Davis also elaborated on the event’s origins and what changes have been made throughout the years.

“I believe it started as a role-reversal thing,” said Davis. “The sororities would act like the fraternities, and the fraternities would act like the sororities.  Then we always had a DJ. And then, it evolved on just that, a role-reversal. We wanted to add on more of a reunion feel, you know. We have the football, got the food, the music, the dominoes and the card games. So, we just wanted to make it more spiced up and a little more different.”

As the night went on, the scent of fresh food filled the air. Dwayne Smith Jr., a freshman communication major explained what he enjoyed most about the event.

“I like the performances on stage by the fraternities,” said Smith. “I also liked the part at the end when they went in a circle on the ‘S’ dancing.”

The night concluded with a raffle. The two prizes that were auctioned were a homecoming basket and a gift card. Davis discussed the events that night and the work that went into the setup.

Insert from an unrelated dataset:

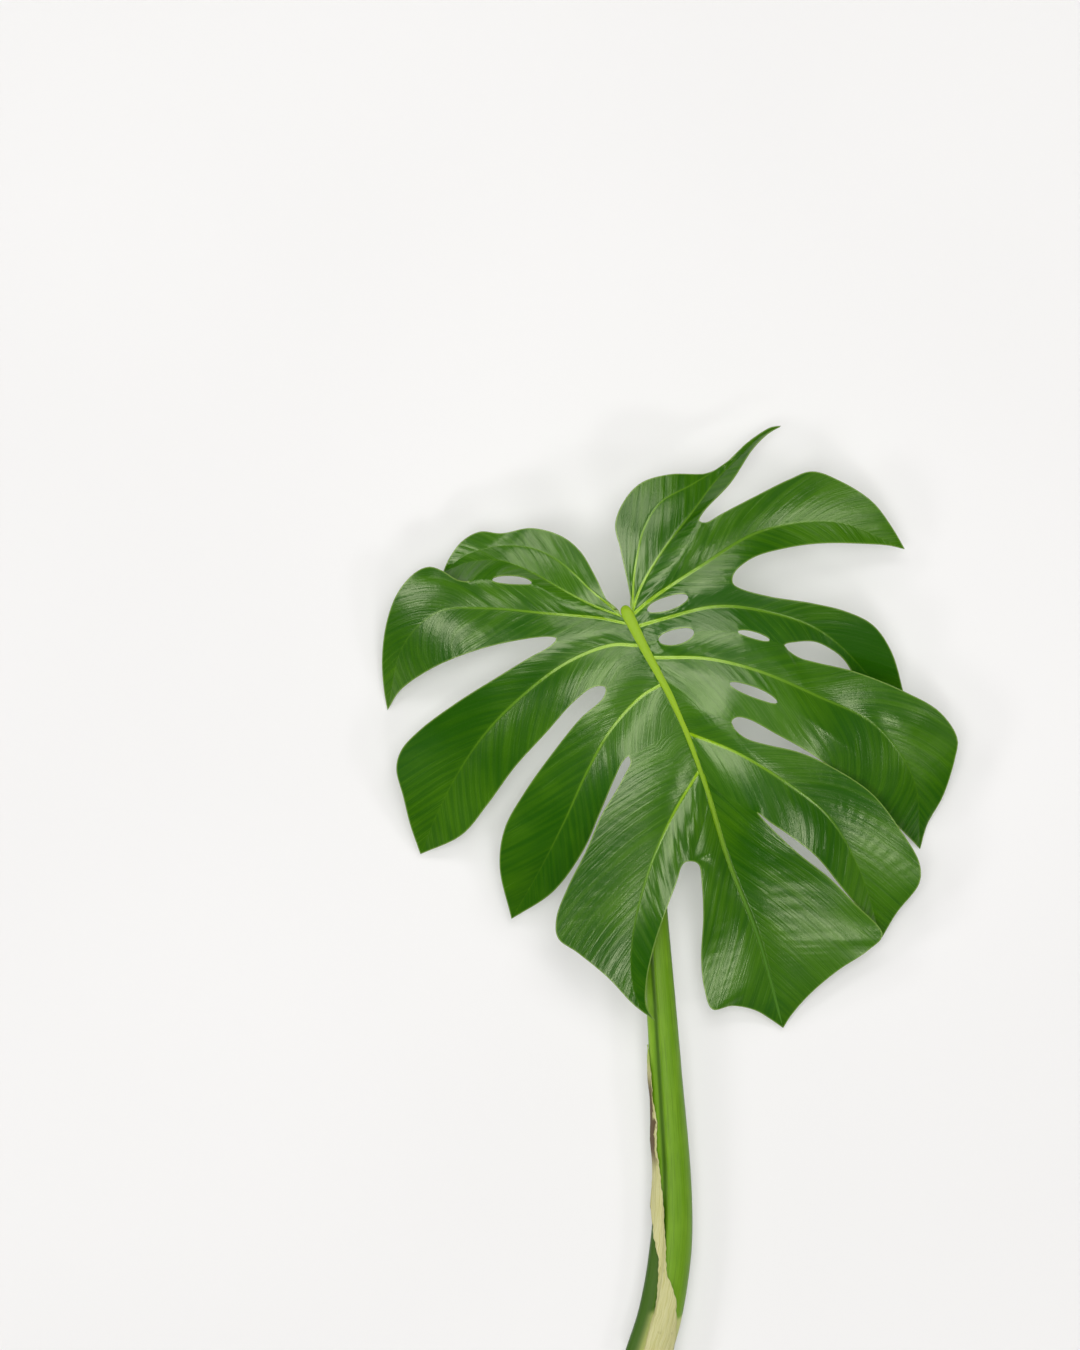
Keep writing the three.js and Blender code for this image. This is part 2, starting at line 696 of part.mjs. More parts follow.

“Worth it,” said Davis. “It’s because we do a lot of hard work on the back end as far as it’s concerned: reserving and doing work on the back end of the event. The public doesn’t see that. They just see us putting it together with the DJ and the stage and the food, but there’s a lot of work that goes into it. Sometimes, it stresses you out. And so, when it comes together, and you get a good crowd and people come enjoy themselves, then at the end of the night, you feel like it’s really worth it.”